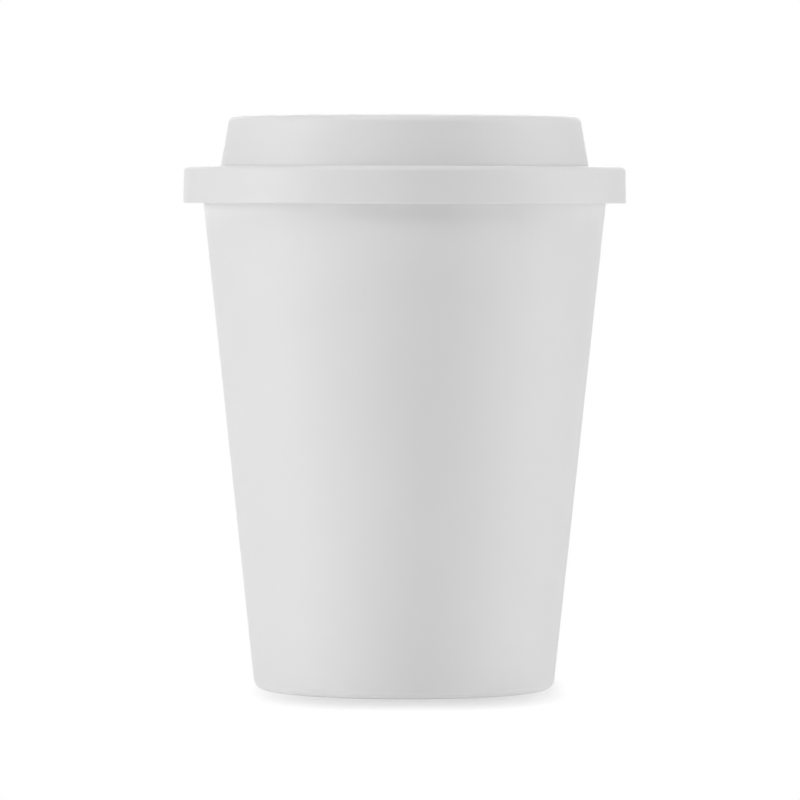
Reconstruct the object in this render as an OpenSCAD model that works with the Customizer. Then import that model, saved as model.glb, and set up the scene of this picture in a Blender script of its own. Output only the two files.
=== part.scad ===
// Double-walled plastic drinking cup with a push-on sipping lid.
// The outer cup and the inner cup are welded at the rim, with an air space between them.
// The lid snaps over the rim and lifts straight off.
// All sizes are in millimetres. The cup stands on z = 0, with its axis on z, and the sipping slot is at -y.

/* [Outer cup] */
// Height of the cup without its lid, from the table to the brim
cup_h = 104.6; // [90:0.1:130]
// Outside diameter of the outer wall at its upper edge, under the rim
top_d = 82.7; // [78:0.1:92]
// Outside diameter that the outer wall's slope would have at the table
base_d = 60.8; // [54:0.1:66]
// Thickness of the outer wall
outer_wall = 1.6; // [1.2:0.1:2.2]
// Thickness of the outer cup's floor
outer_floor = 1.8; // [1.2:0.1:3]
// Radius of the rounded edge round the base, outside and inside
base_round = 2.1; // [1:0.1:2.4]
// Width of the foot ring, from the outer wall inwards
foot_w = 4.6; // [3.6:0.1:8]
// Height of the foot ring under the floor
foot_h = 1; // [0.6:0.1:2]

/* [Inner cup] */
// Thickness of the inner wall
liner_wall = 1.5; // [1.1:0.1:2]
// Thickness of the inner cup's floor
liner_floor = 1.6; // [1.2:0.1:3]
// Air space between the two walls at the top
air_gap_top = 1; // [0.7:0.1:1.6]
// Air space between the two walls at the inner floor
air_gap_base = 3; // [1:0.1:5]
// Air space between the two floors
floor_gap = 4.2; // [2:0.1:10]
// Radius of the inside corner between wall and floor
corner_round = 5; // [2:0.5:10]

/* [Rim] */
// Thickness of the rim's top over the outer wall's edge
rim_t = 1.6; // [1.2:0.1:2.4]
// Thickness of the rim's outer hook, which hides the weld
hook_t = 1; // [0.8:0.1:1.5]
// Height of the rim's outer face, from the brim to the hook's lower edge
hook_h = 3.6; // [3:0.1:4.4]
// Depth of the ring that centres the outer wall in the rim
spigot_h = 2.4; // [1.5:0.1:6]
// Clearance at each side of the outer wall's edge in the rim
weld_gap = 0.1; // [0.05:0.01:0.2]
// Radius of the brim's rounded edges
brim_round = 1.4; // [0.8:0.1:1.5]

/* [Lid] */
// Thickness of the lid's walls
lid_wall = 1.5; // [1.2:0.1:1.8]
// Height of the band that covers the rim
skirt_h = 7.4; // [7:0.1:9]
// Draft angle of the band's outer face
skirt_draft = 1.2; // [0:0.1:3]
// Radius of the band's upper edge
ledge_round = 0.9; // [0.4:0.1:1.3]
// How much lower the ledge is at the band than at the raised part
ledge_fall = 0.1; // [0:0.05:0.3]
// Height of the raised part over the band
dome_h = 10.45; // [8:0.05:16]
// How far the foot of the raised part stands out past the mouth
dome_over = 0.15; // [0:0.05:0.4]
// Draft angle of the raised part's side
dome_draft = 10; // [4:0.5:14]
// Width of the drinking lip round the top
lip_w = 7; // [5.6:0.1:9]
// How much lower the drinking lip is at its outer edge than at its inner edge
lip_fall = 0.4; // [0:0.05:0.8]
// Radius of the drinking lip's edges
lip_round = 1.5; // [0.8:0.1:1.8]
// Depth of the recess inside the drinking lip
recess_depth = 5; // [3.5:0.1:6]
// Draft angle of the recess's side
recess_draft = 8; // [2:1:15]
// Radius round the recess's floor
recess_round = 1.2; // [0.5:0.1:2]

/* [Lid fit] */
// Clearance between the brim and the lid that rests on it
seat_gap = 0.1; // [0.05:0.01:0.3]
// Depth of the ring that plugs the mouth
plug_h = 4.6; // [3.6:0.1:8]
// Thickness of that ring
plug_wall = 1.2; // [0.9:0.1:1.4]
// Clearance between that ring and the inner wall
plug_gap = 0.6; // [0.4:0.05:0.9]
// Clearance between the sealing bead and the inner wall
seal_gap = 0.15; // [0.05:0.01:0.3]
// Radius of the sealing bead's section
bead_r = 0.6; // [0.5:0.05:0.7]
// Height of the sealing bead over the ring's lower edge
bead_up = 1.2; // [0.8:0.1:2]
// How many snap lugs grip under the rim
lug_count = 8; // [3:1:12]
// Length of each lug round the band, in degrees
lug_span = 14; // [6:1:24]
// Height of each lug
lug_h = 1.5; // [1:0.1:2]
// How far each lug stands out from the band
lug_depth = 0.85; // [0.5:0.05:1]
// Clearance between the lugs and the rim's outer face
lug_gap = 0.2; // [0.1:0.01:0.4]

/* [Sipping slot and vent] */
// Width of the sipping slot
slot_w = 5.5; // [4:0.1:7]
// Length of the slot between the centres of its round ends, in degrees
slot_span = 34; // [16:1:60]
// Distance from the recess's side to the slot
slot_margin = 1.9; // [1.5:0.1:6]
// Diameter of the air vent
vent_d = 2.5; // [1.5:0.1:4]
// Distance from the recess's side to the vent
vent_margin = 3.5; // [2:0.1:10]
// Radius of the edges of the slot and the vent
hole_round = 0.45; // [0.2:0.05:0.6]

/* [Moulding marks] */
// Diameter of the round gate dimples
gate_d = 5; // [3:0.5:10]
// Depth of the gate dimples
gate_depth = 0.4; // [0.2:0.1:0.8]

/* [Hidden] */
plastic_white = [0.89, 0.89, 0.89];
$fn = 180;
// Angle that one straight step of a rounded corner turns through
arc_step = 7.5;
// Rounding of the mouldings' small edges
edge_round = 0.3;
// Straight steps in each rounded edge of a hole
hole_steps = 4;
// Overlap of solids that are fused, so that no two faces merely touch
sink = 0.3;

// Heights
shell_top_z = cup_h - rim_t;
shell_floor_z = foot_h + outer_floor;
liner_z = shell_floor_z + floor_gap;
liner_floor_z = liner_z + liner_floor;
hook_z = cup_h - hook_h;
spigot_z = shell_top_z - spigot_h;
plate_z = cup_h + seat_gap;
ledge_z = plate_z + lid_wall;
skirt_z = ledge_z - skirt_h;
band_z = ledge_z - ledge_fall;
lid_top_z = ledge_z + dome_h;
lip_z = lid_top_z - lip_fall;
deck_z = lid_top_z - recess_depth;
plug_z = plate_z - plug_h;

// Radii
foot_in_r = base_d / 2 - foot_w;
hook_in_r = top_d / 2 + weld_gap;
hook_r = hook_in_r + hook_t;
mouth_r = top_d / 2 - outer_wall - air_gap_top - liner_wall;
floor_r = wall_r(liner_floor_z) - outer_wall - air_gap_base - liner_wall;
lug_r = hook_r + lug_gap;
skirt_in_r = lug_r + lug_depth;
skirt_r = skirt_in_r + lid_wall;
dome_r = mouth_r + dome_over;
dome_wall = lid_wall / cos(dome_draft);
dome_top_r = dome_r - (lip_z - ledge_z) * tan(dome_draft);
lip_in_r = dome_top_r - lip_w;
deck_r = lip_in_r - recess_depth * tan(recess_draft);
slot_r = deck_r - slot_margin - slot_w / 2;
vent_r = deck_r - vent_margin - vent_d / 2;

// Radii by height: the outer wall's outside, the inner wall's inside and the plug ring's outside
function wall_r(z) = base_d / 2 + (top_d - base_d) / 2 * z / shell_top_z;
function bore_r(z) = floor_r + (mouth_r - floor_r) * (z - liner_floor_z) / (cup_h - liner_floor_z);
function plug_r(z) = bore_r(z) - plug_gap;

// Points of an outline whose corners are [radius from the axis, height, rounding]
function flat(p) = [p[0], p[1]];
function unit(v) = v / norm(v);
function arc(centre, from, turn, steps) =
    [for (i = [0:steps]) let (a = atan2(from[1], from[0]) + turn * i / steps)
        centre + norm(from) * [cos(a), sin(a)]];
function corner(before, at, after) =
    let (
        u = unit(flat(before) - flat(at)),
        v = unit(flat(after) - flat(at)),
        half = acos(u * v) / 2,
        centre = flat(at) + unit(u + v) * at[2] / sin(half),
        from = flat(at) + u * at[2] / tan(half) - centre,
        to = flat(at) + v * at[2] / tan(half) - centre,
        turn = atan2(from[0] * to[1] - from[1] * to[0], from * to)
    )
    arc(centre, from, turn, ceil(abs(turn) / arc_step));
function rounded(corners) =
    let (n = len(corners))
    [for (i = [0:n - 1])
        each (corners[i][2] > 0
            ? corner(corners[(i + n - 1) % n], corners[i], corners[(i + 1) % n])
            : [flat(corners[i])])];

// A closed outline turned about the cup's axis
module turned(corners) {
    rotate_extrude() polygon(rounded(corners));
}

// A round dimple in a downward face at height z, as the moulding gate leaves
module gate_dimple(z) {
    translate([0, 0, z - sink]) cylinder(d = gate_d, h = sink + gate_depth);
}

// Outer cup: one moulding with a sloping wall, a floor and a foot ring
module outer_cup() {
    color(plastic_white) difference() {
        turned([
            [0, foot_h, 0],
            [foot_in_r - foot_h, foot_h, edge_round],
            [foot_in_r, 0, edge_round],
            [base_d / 2, 0, base_round],
            [top_d / 2, shell_top_z, 0],
            [top_d / 2 - outer_wall, shell_top_z, 0],
            [wall_r(shell_floor_z) - outer_wall, shell_floor_z, base_round],
            [0, shell_floor_z, 0]
        ]);
        gate_dimple(foot_h);
    }
}

// Inner cup: one moulding with the wall that holds the drink, the rim and the hook over the outer wall
module inner_cup() {
    color(plastic_white) turned([
        [0, liner_z, 0],
        [bore_r(liner_z) + liner_wall, liner_z, corner_round + liner_wall],
        [bore_r(spigot_z - air_gap_top) + liner_wall, spigot_z - air_gap_top, 0],
        [wall_r(spigot_z) - outer_wall - weld_gap, spigot_z, 0],
        [wall_r(shell_top_z) - outer_wall - weld_gap, shell_top_z, 0],
        [hook_in_r, shell_top_z, 0],
        [hook_in_r, hook_z, edge_round],
        [hook_r, hook_z, edge_round],
        [hook_r, cup_h, brim_round],
        [mouth_r, cup_h, brim_round],
        [floor_r, liner_floor_z, corner_round],
        [0, liner_floor_z, 0]
    ]);
}

// Lid walls: band, ledge, raised side, drinking lip, recessed deck and the ring that plugs the mouth
module lid_walls() {
    turned([
        [0, deck_z, 0],
        [deck_r, deck_z, recess_round],
        [lip_in_r, lid_top_z, lip_round],
        [dome_top_r, lip_z, lip_round],
        [dome_r, ledge_z, edge_round],
        [skirt_r - (band_z - skirt_z) * tan(skirt_draft), band_z, ledge_round],
        [skirt_r, skirt_z, edge_round],
        [skirt_in_r, skirt_z, edge_round],
        [skirt_in_r, plate_z, edge_round],
        [plug_r(plate_z), plate_z, edge_round],
        [plug_r(plug_z), plug_z, edge_round],
        [plug_r(plug_z) - plug_wall, plug_z, edge_round],
        [dome_r - dome_wall, ledge_z, 0],
        [dome_top_r - dome_wall + lid_wall * tan(dome_draft), lip_z - lid_wall, edge_round],
        [lip_in_r + dome_wall - lid_wall * tan(recess_draft), lid_top_z - lid_wall, edge_round],
        [deck_r + dome_wall - lid_wall * tan(recess_draft), deck_z - lid_wall, recess_round],
        [0, deck_z - lid_wall, 0]
    ]);
}

// Half-round bead round the plug ring, which seals against the inner wall
module sealing_bead() {
    z = plug_z + bead_up;
    rotate_extrude() translate([bore_r(z) - seal_gap - bead_r, z]) circle(r = bead_r);
}

// Short lugs inside the band's lower edge, which snap under the rim's hook
module snap_lugs() {
    low_z = skirt_z + edge_round;
    ramp = lug_depth / 2;
    for (i = [0:lug_count - 1])
        rotate([0, 0, (i + 0.5) * 360 / lug_count - lug_span / 2])
            rotate_extrude(angle = lug_span)
                polygon([
                    [skirt_in_r + sink, low_z],
                    [skirt_in_r, low_z],
                    [lug_r, low_z + ramp],
                    [lug_r, low_z + lug_h - ramp],
                    [skirt_in_r, low_z + lug_h],
                    [skirt_in_r + sink, low_z + lug_h]
                ]);
}

// Side of a hole through the deck with its two edges rounded, from below the deck to above it
function hole_side(half_w) =
    let (
        low = deck_z - lid_wall,
        out = half_w + hole_round
    )
    concat(
        [[out, low - sink]],
        arc([out, low + hole_round], [0, -hole_round], -90, hole_steps),
        arc([out, deck_z - hole_round], [-hole_round, 0], -90, hole_steps),
        [[out, deck_z + sink]]
    );

// Half of such a hole's section, from the hole's middle outwards
function hole_half(half_w) =
    concat([[0, deck_z + sink], [0, deck_z - lid_wall - sink]], hole_side(half_w));

// Sipping slot: an arc-shaped slot with round ends, at the front of the deck
module sipping_slot() {
    side = hole_side(slot_w / 2);
    rotate([0, 0, -90 - slot_span / 2]) rotate_extrude(angle = slot_span)
        polygon(concat(
            [for (p = side) [slot_r + p[0], p[1]]],
            [for (i = [len(side) - 1:-1:0]) [slot_r - side[i][0], side[i][1]]]
        ));
    for (turn = [0, 180])
        rotate([0, 0, -90 + (turn == 0 ? slot_span : -slot_span) / 2]) translate([slot_r, 0, 0])
            rotate([0, 0, turn]) rotate_extrude(angle = 180) polygon(hole_half(slot_w / 2));
}

// Air vent: a small round hole at the back of the deck
module air_vent() {
    translate([0, vent_r, 0]) rotate_extrude() polygon(hole_half(vent_d / 2));
}

// Lid: one moulding
module lid() {
    color(plastic_white) difference() {
        union() {
            lid_walls();
            sealing_bead();
            snap_lugs();
        }
        sipping_slot();
        air_vent();
        gate_dimple(deck_z - lid_wall);
    }
}

outer_cup();
inner_cup();
lid();
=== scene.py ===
# %% [markdown]
# A reusable coffee cup of white plastic, made of three mouldings: an outer cup, an inner cup welded
# to it at the rim with air between them, and a lid that snaps over the rim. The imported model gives
# every piece its place and size, so it is loaded first and never moved.

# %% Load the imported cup
import math

import bmesh
import bpy
from mathutils import Matrix, Vector


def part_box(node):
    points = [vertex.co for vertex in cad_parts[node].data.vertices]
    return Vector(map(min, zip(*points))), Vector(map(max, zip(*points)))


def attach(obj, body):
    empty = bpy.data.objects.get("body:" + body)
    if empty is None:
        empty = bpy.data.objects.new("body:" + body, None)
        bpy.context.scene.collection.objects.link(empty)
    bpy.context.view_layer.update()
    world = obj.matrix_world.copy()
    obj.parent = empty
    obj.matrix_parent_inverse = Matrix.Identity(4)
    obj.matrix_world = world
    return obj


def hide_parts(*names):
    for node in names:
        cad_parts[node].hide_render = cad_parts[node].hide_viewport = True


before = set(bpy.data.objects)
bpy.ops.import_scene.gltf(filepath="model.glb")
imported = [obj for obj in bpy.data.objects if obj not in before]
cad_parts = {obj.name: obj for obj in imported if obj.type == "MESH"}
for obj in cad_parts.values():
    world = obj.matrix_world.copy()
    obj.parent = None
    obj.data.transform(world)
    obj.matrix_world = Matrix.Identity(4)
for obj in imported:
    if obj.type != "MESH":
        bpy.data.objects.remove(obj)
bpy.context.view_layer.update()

print("packed pieces:", ", ".join(sorted(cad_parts)))

# %% [markdown]
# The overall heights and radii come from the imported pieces. What a box can't tell, such as a wall's
# thickness or the rounding of an edge, is a named value in millimetres, as on a moulder's drawing,
# and stands in the step that first needs it. Outlines are drawn in millimetres too, and become
# metres only when a mesh is made from them.

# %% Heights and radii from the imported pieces
MM = 0.001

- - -

§ **PROBLEM TO WORK ON**
Retype exactly what runs from the line containing "back of the deck" through the line containing "# every piece", both lines included, and stop there.

§ **EXERCISE RESULT**
// Air vent: a small round hole at the back of the deck
module air_vent() {
    translate([0, vent_r, 0]) rotate_extrude() polygon(hole_half(vent_d / 2));
}

// Lid: one moulding
module lid() {
    color(plastic_white) difference() {
        union() {
            lid_walls();
            sealing_bead();
            snap_lugs();
        }
        sipping_slot();
        air_vent();
        gate_dimple(deck_z - lid_wall);
    }
}

outer_cup();
inner_cup();
lid();
=== scene.py ===
# %% [markdown]
# A reusable coffee cup of white plastic, made of three mouldings: an outer cup, an inner cup welded
# to it at the rim with air between them, and a lid that snaps over the rim. The imported model gives
# every piece its place and size, so it is loaded first and never moved.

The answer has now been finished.